Customer experience (CX) includes every interaction between a customer and an organization. It begins when a customer first becomes aware of an organization. That first time they hear your organizations’ name in a conversation or the first time they see your logo online. Customer experience has defined steps; it begins with awareness but goes on to discovery, cultivation, advocacy, purchases and service. And, when it's done right, it improves customer satisfaction, reduces loss of customers, and increases revenue.

Creating a CX

1. Create a clear CX vision. Create a customer-focused vision for your organization that you can communicate both within your organization and outside of it. “The easiest way to define this vision is to create a set of statements that act as guiding principles,” Steven MacDonald in a blog post on Super Office. Need an example? Zappos has guiding values that include deliver wow through service, be humble and embrace change. Your vision should drive the behavior of your organization. “Every member of your team should know these principles by heart and they should be embedded into all areas of training and development,” writes MacDonald. At ignite: action, we also call this "finding your why."

2. Know your customers. You need to know your customers. Do you have different kinds of customers with different needs? Bring these customers to life for everyone in your organization. “If your organization is going to really understand customer needs and wants, then they need to be able to connect and empathize with the situations that your customers face,” writes MacDonald. You’ve heard about customer personas. They are a great way to bring the needs and desires of your different customers to life. Creating personas is also an important step in making your organizational mind-set truly customer-centric.

3. Connect emotionally with your customers. Maya Angelou, an American poet, singer, memoirist, and civil rights activist said, “I've learned that people will forget what you said, people will forget what you did, but people will never forget how you made them feel.” Emotions shape the attitudes that drive decisions. A recent Harvard Business Review study suggests that emotionally engaged customers are at least three times more likely to recommend products or services, three times more likely to re-purchase, less likely to shop around, and are much less price sensitive. Many nonprofits are doing work that has real emotional significance. Simply communicating your organization’s vision can build an emotional connection. As well, how you treat your customers (or donors, really) will have an emotional impact on them. Do they feel valued by you? How do they feel when they interact with you?

4. Get feedback on your CX (and use it right away). Feedback allows you to get better. Feedback lets you know how your customers feel about you. Get feedback and then tie it back into how you provide your CX. Use a survey. Call customers and ask them to share their insights. “It’s important to tie customer feedback to a specific customer support agent, which shows every team member the difference they are making to the business,” writes MacDonald.

5. Train your CX team (and keep doing it). You’ve defined your CX principles. You know what your customers think about your CX. How do they match up? If there are places where they don’t match, the next step is to identify training needs for your CX team. Develop your team through individual coaching, eLearning, or group training.

6. Also use employee feedback.

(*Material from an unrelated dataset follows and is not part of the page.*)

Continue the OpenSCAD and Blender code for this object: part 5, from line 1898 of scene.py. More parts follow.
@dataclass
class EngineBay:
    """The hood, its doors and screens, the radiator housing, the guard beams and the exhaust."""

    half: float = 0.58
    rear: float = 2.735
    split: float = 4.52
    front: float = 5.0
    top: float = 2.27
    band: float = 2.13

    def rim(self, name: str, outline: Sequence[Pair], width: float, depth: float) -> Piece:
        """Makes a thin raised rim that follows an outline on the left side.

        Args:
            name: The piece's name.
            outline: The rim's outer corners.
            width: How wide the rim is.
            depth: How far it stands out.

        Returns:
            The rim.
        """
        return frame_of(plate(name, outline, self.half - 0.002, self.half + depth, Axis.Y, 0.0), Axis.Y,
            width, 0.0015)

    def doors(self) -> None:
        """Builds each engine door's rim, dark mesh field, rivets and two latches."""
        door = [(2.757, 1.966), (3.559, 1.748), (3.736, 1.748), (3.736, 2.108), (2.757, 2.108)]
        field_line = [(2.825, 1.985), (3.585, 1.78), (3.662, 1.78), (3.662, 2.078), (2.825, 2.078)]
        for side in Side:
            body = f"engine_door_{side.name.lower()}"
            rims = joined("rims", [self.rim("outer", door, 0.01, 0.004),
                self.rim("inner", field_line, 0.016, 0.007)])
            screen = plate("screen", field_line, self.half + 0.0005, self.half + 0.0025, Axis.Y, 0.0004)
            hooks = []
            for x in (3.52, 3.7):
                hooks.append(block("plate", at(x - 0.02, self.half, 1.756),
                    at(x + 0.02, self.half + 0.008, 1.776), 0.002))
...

You know what your customers think. Now what do your employees feel? Continuous employee feedback can “allow staff to share ideas on how to improve the customer experience and for managers to see how staff is feeling towards the business,” according to MacDonald.

7. Measure the ROI of your CX. How is all this work paying off? “The answer is in the business results,” writes MacDonald. “Measuring customer experience is one of the biggest challenges faced by organizations, which is why many companies use the Net Promoter Score or NPS, which collects valuable information by asking a single straightforward question: ‘Would you recommend this company to a friend or relative?’” A better relationship should show itself in many concrete ways. You know your customer better so you know better how much to ask them to give. Relationships should last longer (here’s looking at you, donor retention!). Both customer (donor) and organization should be getting what they need out of the relationship, including enough money to run your organization.

What Kind of Content Meets Your CX Needs?

What kind of content will make interactions with your organization more effective, easier, and more enjoyable for your customers? Content should meet customers’ informational needs, ease their life in some way, or generate joy or relief, according to Ryan Skinner, a senior analyst, B2C Marketing, at Forrester.

You can explicitly ask your customers what type of content they want to experience. Look at what your customers are searching for when they come to your website. Ask questions on surveys about what they want.

“Marketers should plan content for the entire customer life cycle,” writes Skinner. “Customers’ content needs don’t begin on a product page and end at the shopping cart… The customer life cycle is a six-step framework that gives marketers a data-driven content strategy for supporting customers’ needs.”

Here are a few tips on how to create CX friendly content:

a) Where are you failing to meet your customers’ needs in your customer life cycle? “Many brands fail to meet customers’ most basic informational needs—the foundation for a good experience,” writes Skinner. “For example, financial services and insurance firms often don’t address customers’ content needs at the discover stage, which led insurance provider Prudential to develop its ‘Bring Your Challenges’ program.”

b) “Look beyond your own touch points,” writes Skinner. “Marketers should not chase a direct relationship with their customers at all costs; many customer needs will naturally be better served elsewhere. For example, some financial providers have learned to offer a mortgage payment calculator on sites for mortgage price comparisons; here, they can answer a clear customer need in a context where customers will explicitly not want to come to them directly.”

c) How can your organization differentiate itself? How are you different? Find ways to communicate differently than other organizations. That could mean being funny in a context where humor is rare. It could mean using images where others use text. It’s all about your unique identity as an organization and communicating it.